**Stated goal:** Output the lines below exactly, please, from the first line until the line with "return depth", counting both.

**Source excerpt:**

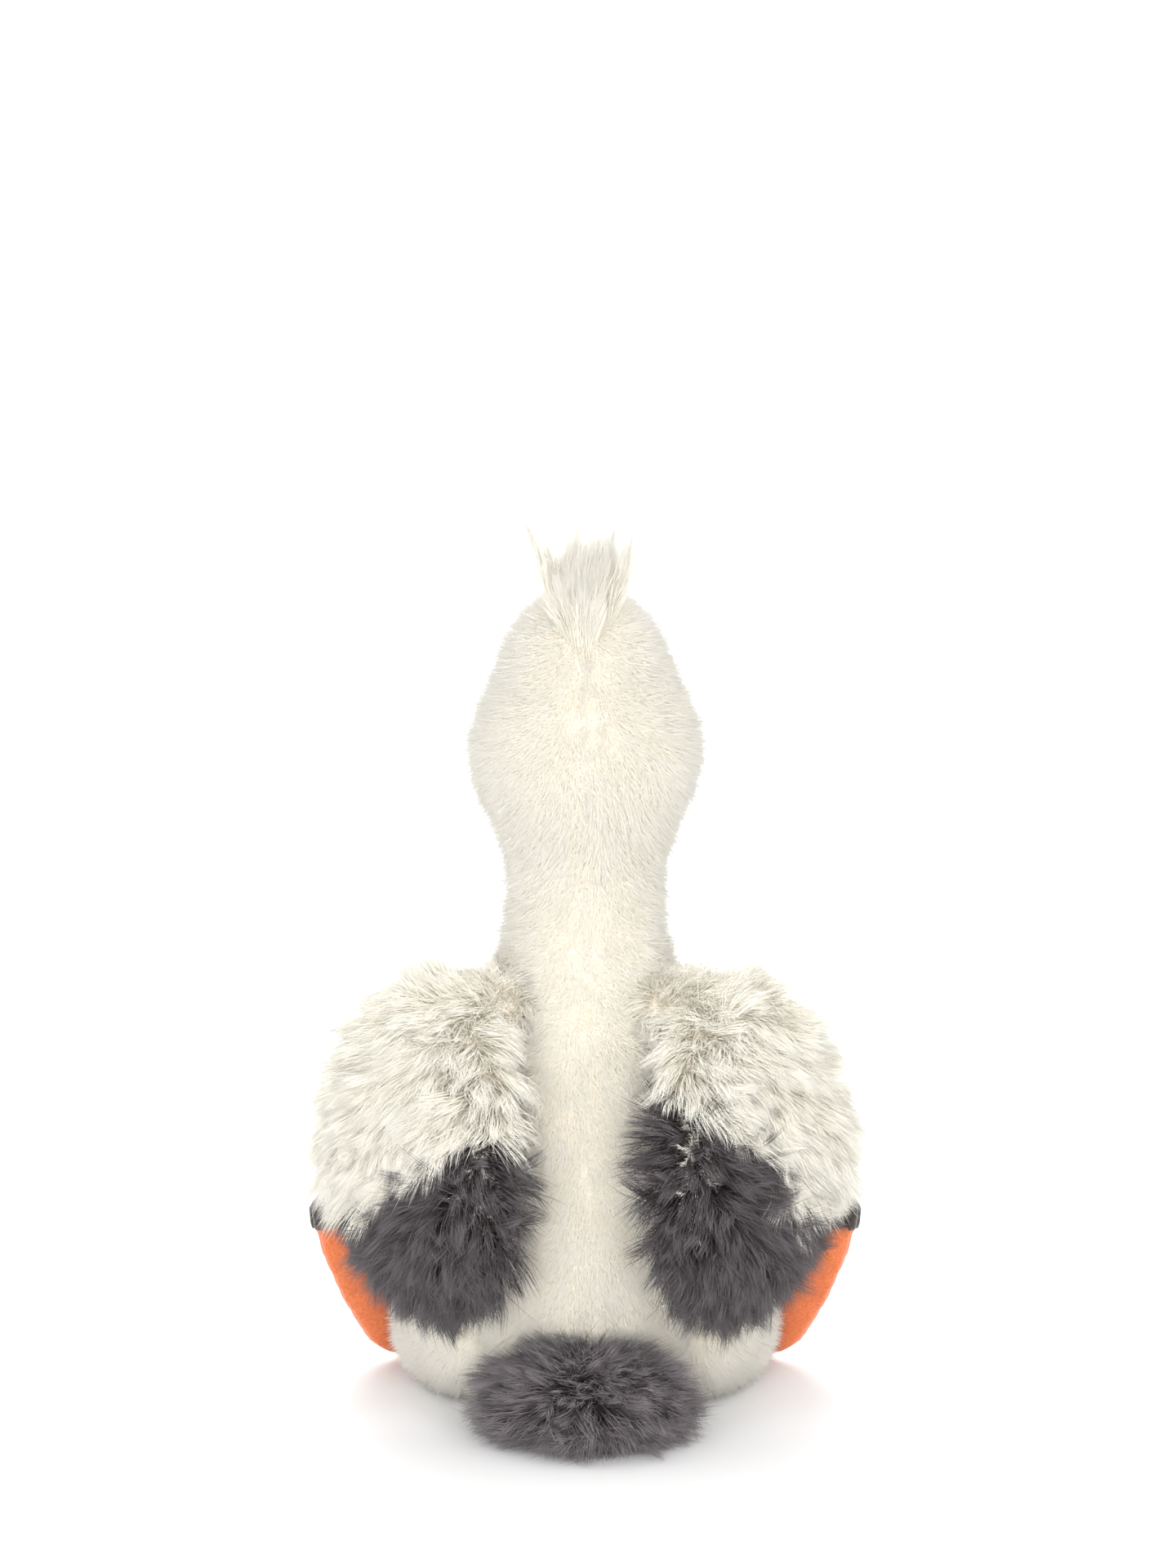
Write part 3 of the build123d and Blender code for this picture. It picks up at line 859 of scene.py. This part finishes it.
def foot_blank():
    """A flat closed foot, a little smaller than the finished one, ready to be swollen."""
    edge = np.array(FOOT_EDGE, float)
    outline = np.vstack([edge, (edge * [-1, 1])[-2:0:-1]])
    middle = np.array([0, 30])
    outline = middle + (outline - middle) * [1.06, 1.0]
    count = len(outline)
    points = np.vstack([np.c_[outline, np.full(count, z)] for z in (-FOOT_HALF_THICK, FOOT_HALF_THICK)])
    faces = [tuple(range(count - 1, -1, -1)), tuple(range(count, 2 * count))]
    faces += [(i, (i + 1) % count, count + (i + 1) % count, count + i) for i in range(count)]
    blank = mesh_object("foot_blank", points, faces, None, smooth=False)
    remesh = blank.modifiers.new("remesh", "REMESH")
    remesh.mode = "VOXEL"
    remesh.voxel_size = 1.9 * MM
    puffed = bpy.data.objects.new("foot_puffed", finished_mesh(blank))
    bpy.context.scene.collection.objects.link(puffed)
    return puffed


def channel_depth(points):
    """The stitched lines that part the three toes, as a depth from 0 to 1."""
    depth = np.zeros(len(points))
    for side in (-1, 1):
        a, b = np.array([side * 4.5, 12.0]), np.array([side * 19.5, 62.0])
        way = b - a
        t = np.clip(((points[:, :2] - a) @ way) / (way @ way), 0, 1)
        gap = np.linalg.norm(points[:, :2] - a - t[:, None] * way, axis=1)
        depth = np.maximum(depth, groove(gap, 1.9, np.clip(t * 8, 0, 1)))
    return depth


def make_foot_shape():
    """Points (mm, in the foot's own axes) and faces of the finished foot."""
    puffed = foot_blank()
    puff(puffed, 5.0, 3.0)
    smooth = puffed.modifiers.new("smooth", "SMOOTH")
    smooth.iterations = 2
    finer = puffed.modifiers.new("finer", "SUBSURF")
    finer.levels = 1
    mesh = finished_mesh(puffed)
    points = np.array([v.co for v in mesh.vertices]) / MM
    faces = [tuple(p.vertices) for p in mesh.polygons]
    bpy.data.meshes.remove(mesh)
    points[:, 2] *= 1 - 0.62 * channel_depth(points)
    return points, faces


def edge_seam(points, faces):
    """Draws the fabric in along the line where the foot's upper meets its sole."""
    normals = surface_of(points, faces)[1]
    near = groove(points[:, 2], 0.8, 1 - abs(normals[:, 2]))
    pucker = 0.75 + 0.45 * noise(points, 3.5, 121)
    return raised(points, normals, -near * pucker * 0.9)


def make_claws(points, normals, faces, side, name):
    """The dark patches over a foot's toe tips, lifted off the foot's cloth by their own thickness."""
    patches = []
    for x, y in CLAW_SPOTS:
        local = points - [x, y, 0]
        inside = (local[:, 0] ** 2 + local[:, 1] ** 2 < CLAW_RADIUS**2) & (points[:, 2] > -3.5)
        patches.extend(f for f in faces if inside[list(f)].all())
    used, small = cut_out(patches)
    lifted = foot_place(points[used] + normals[used] * 0.5, side)
    piece = mesh_object(name + "_claw_patches", lifted, small, CHARCOAL_CLOTH)
    thick = piece.modifiers.new("thick", "SOLIDIFY")
    thick.thickness = 0.9 * MM
    thick.offset = 0.6
    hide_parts(name + "_claws")
    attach(piece, name + "_foot")


def make_feet():
    points, faces = make_foot_shape()
    points = edge_seam(points, faces)
    wrinkles = 0.35 * noise(points, 8.0, 122) + 0.12 * noise(points, 2.5, 123)
    points = raised(points, surface_of(points, faces)[1], wrinkles)
    normals = surface_of(points, faces)[1]
    for side, name in ((1, "left"), (-1, "right")):
        placed = foot_place(points, side)
        turned = facing(faces, side)
        upper_faces = [f for f in turned if points[list(f), 2].mean() > 0]
        sole_faces = [f for f in turned if points[list(f), 2].mean() <= 0]
        for title, part in (("upper", upper_faces), ("sole", sole_faces)):
            used, small = cut_out(part)
            piece = mesh_object(f"{name}_foot_{title}_cloth", placed[used], small, ORANGE_CLOTH)
            extra = [f"{name}_foot_stuffing"] if title == "upper" else []
            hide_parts(f"{name}_foot_{title}", *extra)
            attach(piece, name + "_foot")
        make_claws(points, normals, turned, side, name)


# ---- crest ----------------------------------------------------------------------------------------
def make_crest():
    rng = np.random.default_rng(600)
    count = 12500
    up = rng.random(count) ** 0.75
    half = 2.0 + 12.0 * up
    across = rng.uniform(-1, 1, count)
    x = across * half
    z = 285 + 20 * up
    back = curve(z, [281, 288, 298, 304.5, 308], [20, 18, 13, 6.5, 0])
    y = back - 0.022 * x**2 + rng.uniform(-2.5, 0.5, count)
    roots = np.stack([x, y, z], axis=1)
    lump = noise(roots, 5.0, 134)
    aim = np.stack([across * (0.02 + 0.08 * up), 0.3 - 0.26 * up, np.ones(count)], axis=1)
    swirl = swirl_of(roots, 5.0, (131, 132, 133)) * [0.3, 0.25, 0.05]
    aim = unit(aim + swirl + rng.normal(size=aim.shape) * 0.09)
    out = np.stack([np.zeros(count), np.ones(count), np.zeros(count)], axis=1)
    bend = np.stack([swirl[:, 0] * 2, np.full(count, 0.3), np.zeros(count)], axis=1)
    lengths = (33 + 4 * lump) * rng.uniform(0.68, 1.1, count)
    lean = (np.zeros(count), rng.uniform(2, 15, count))
    paths = shag(roots - out, aim, bend, lengths, lean, rng, 60, 0.8, 0.25, 6)
    radius = rng.uniform(0.11, 0.18, count)
    fur = tubes("crest_fur", paths, radius, tone_of(roots, rng, 5.0, 7), CREAM_SHAG, rng)
    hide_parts("crest_tuft")
    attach(fur, "head")


# ---- bill and eyes --------------------------------------------------------------------------------
BILL_CUTS = [  # (forward reach, centre height, half width, half height)
    (36, 257, 17.5, 14.2),
    (50, 256.6, 16.6, 13.2),
    (66, 255, 14.6, 11.4),
    (82, 252.6, 11.6, 8.9),
    (93, 250.4, 8.6, 6.5),
    (99, 249, 5.6, 4.2),
    (101.6, 248.4, 2.2, 1.7),
]


def make_bill():
    cuts = np.array(BILL_CUTS, float)
    rows, around = 60, 72
    reach = np.concatenate([[0], np.cumsum(np.hypot(np.diff(cuts[:, 0]), np.diff(cuts[:, 3])))])
    s = np.linspace(0, reach[-1], rows)
    y, z = -curve(s, reach, cuts[:, 0]), curve(s, reach, cuts[:, 1])
    wide, tall = curve(s, reach, cuts[:, 2]), curve(s, reach, cuts[:, 3])
    angle = np.arange(around) * 2 * pi / around
    px = wide[:, None] * np.cos(angle)
    py = np.repeat(y[:, None], around, axis=1)
    pz = z[:, None] + tall[:, None] * np.sin(angle)
    rings = np.stack([px, py, pz], axis=2).reshape(-1, 3)
    ends = np.array([[0, y[0], z[0]], [0, y[-1] - 0.4, z[-1]]])
    points = np.vstack([rings, ends])
    faces = tube_faces(rows, around)
    normals = -surface_of(points, facing(faces, -1))[1]
    mouth = np.concatenate([np.repeat(z - 0.18 * tall, around), [z[0], z[-1]]])
    gap = points[:, 2] - mouth
    pucker = 0.8 + 0.35 * noise(points, 4.0, 141)
    points = raised(points, normals, -groove(gap, 1.3, 1.5 * pucker))
    points = raised(points, normals, 0.35 * noise(points, 9.0, 142) + 0.12 * noise(points, 2.6, 143))
    for title, keep in (("upper", gap >= 0), ("lower", gap < 0)):
        used, small = cut_out([f for f in faces if keep[list(f)].mean() >= 0.5])
        piece = mesh_object(f"bill_{title}_cloth", points[used], small, ORANGE_CLOTH)
        extra = ["bill_stuffing"] if title == "upper" else []
        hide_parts("bill_" + title, *extra)
        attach(piece, "head")


def eye_material():
    material, nodes, links, shader = material_nodes("black_bead", 0.08, specular=0.5)
    # The bead's colour lightens towards its rim as it turns away from the camera: a painted rim sheen over
    # the real coat.
    layer = nodes.new("ShaderNodeLayerWeight")
    layer.inputs["Blend"].default_value = 0.3
    colour = ramp(nodes, [(0.0, (0.012, 0.008, 0.007)), (1.0, (0.03, 0.022, 0.02))])
    links.new(layer.outputs["Facing"], colour.inputs["Fac"])
    links.new(colour.outputs["Color"], shader.inputs["Base Color"])
    shader.inputs["Coat Weight"].default_value = 0.6
    shader.inputs["Coat Roughness"].default_value = 0.03
    return material


def make_eyes():
    bead = eye_material()
    for name in ("left_eye", "right_eye"):
        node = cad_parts[name]
        node.data.materials.clear()
        node.data.materials.append(bead)
        node.data.shade_smooth()


# ---- floor, light and camera ----------------------------------------------------------------------
def aim_at(thing, target):
    way = Vector(target) - thing.location
    thing.rotation_euler = way.to_track_quat("-Z", "Y").to_euler()


def make_studio():
    corners = [(FLOOR_HALF * x, FLOOR_HALF * y, 0) for x, y in ((-1, -1), (1, -1), (1, 1), (-1, 1))]
    floor = mesh_object("floor", corners, [(0, 1, 2, 3)], None)
    material, _, _, shader = material_nodes("floor_white", 0.6, specular=0.2)
    shader.inputs["Base Color"].default_value = (0.93, 0.93, 0.93, 1)
    floor.data.materials.append(material)
    scene = bpy.context.scene
    scene.view_settings.view_transform = "Standard"
    world = bpy.data.worlds.new("studio")
    scene.world = world
    world.use_nodes = True
    sky = world.node_tree.nodes["Background"]
    sky.inputs["Color"].default_value = (1, 1, 1, 1)
    sky.inputs["Strength"].default_value = SKY_STRENGTH
    for name, place, aim, size, power, spread, colour in LAMPS:
        data = bpy.data.lights.new(name, "AREA")
        data.shape = "DISK"
        data.size = size
        data.energy = power
        data.spread = radians(spread)
        data.color = colour
        lamp = bpy.data.objects.new(name, data)
        lamp.location = place
        aim_at(lamp, aim)
        scene.collection.objects.link(lamp)
    data = bpy.data.cameras.new("camera")
    data.lens = CAMERA_LENS
    data.sensor_width = CAMERA_SENSOR
    camera = bpy.data.objects.new("camera", data)
    way = np.array([0, cos(CAMERA_TILT), sin(CAMERA_TILT)])
    camera.location = CAMERA_TARGET + CAMERA_DISTANCE * way
    aim_at(camera, CAMERA_TARGET)
    scene.collection.objects.link(camera)
    scene.camera = camera


make_studio()
make_plush()
make_wing(1, "left")
make_wing(-1, "right")
make_wing_root(1, "left")
make_wing_root(-1, "right")
make_tail()
make_leg(1, "left")
make_leg(-1, "right")
make_feet()
make_crest()
make_bill()
make_eyes()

**Response:**
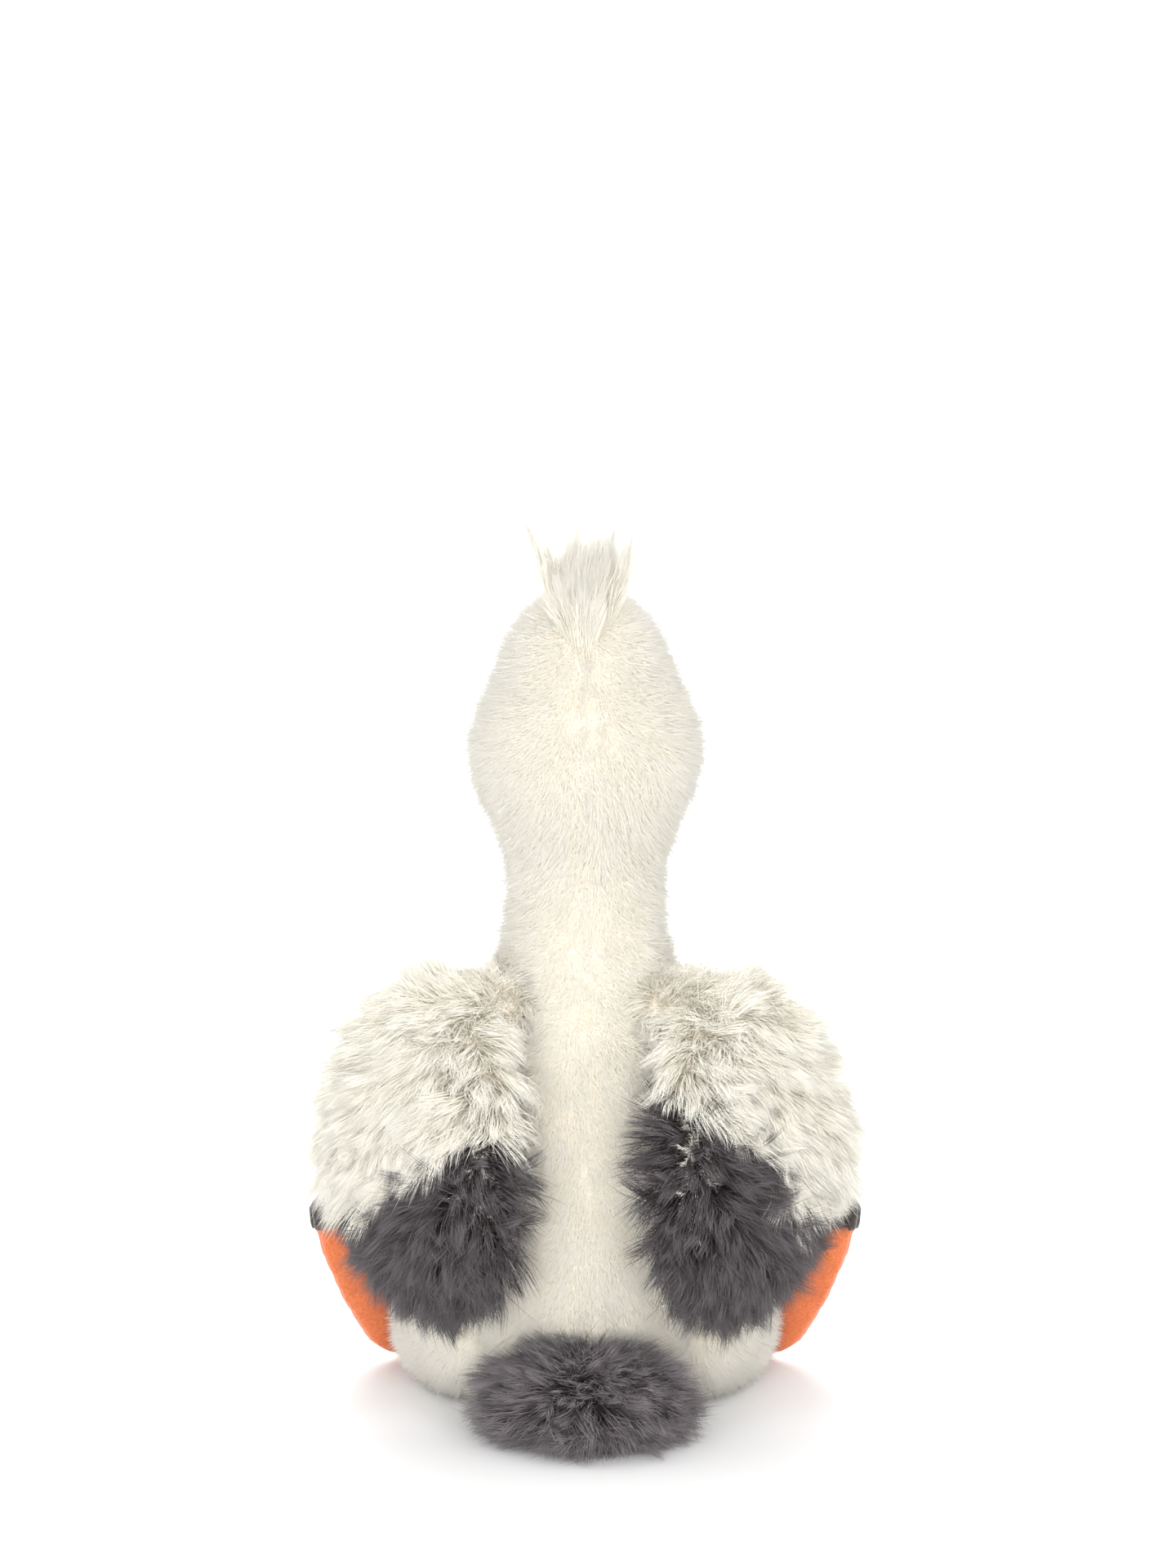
Write part 3 of the build123d and Blender code for this picture. It picks up at line 859 of scene.py. This part finishes it.
def foot_blank():
    """A flat closed foot, a little smaller than the finished one, ready to be swollen."""
    edge = np.array(FOOT_EDGE, float)
    outline = np.vstack([edge, (edge * [-1, 1])[-2:0:-1]])
    middle = np.array([0, 30])
    outline = middle + (outline - middle) * [1.06, 1.0]
    count = len(outline)
    points = np.vstack([np.c_[outline, np.full(count, z)] for z in (-FOOT_HALF_THICK, FOOT_HALF_THICK)])
    faces = [tuple(range(count - 1, -1, -1)), tuple(range(count, 2 * count))]
    faces += [(i, (i + 1) % count, count + (i + 1) % count, count + i) for i in range(count)]
    blank = mesh_object("foot_blank", points, faces, None, smooth=False)
    remesh = blank.modifiers.new("remesh", "REMESH")
    remesh.mode = "VOXEL"
    remesh.voxel_size = 1.9 * MM
    puffed = bpy.data.objects.new("foot_puffed", finished_mesh(blank))
    bpy.context.scene.collection.objects.link(puffed)
    return puffed


def channel_depth(points):
    """The stitched lines that part the three toes, as a depth from 0 to 1."""
    depth = np.zeros(len(points))
    for side in (-1, 1):
        a, b = np.array([side * 4.5, 12.0]), np.array([side * 19.5, 62.0])
        way = b - a
        t = np.clip(((points[:, :2] - a) @ way) / (way @ way), 0, 1)
        gap = np.linalg.norm(points[:, :2] - a - t[:, None] * way, axis=1)
        depth = np.maximum(depth, groove(gap, 1.9, np.clip(t * 8, 0, 1)))
    return depth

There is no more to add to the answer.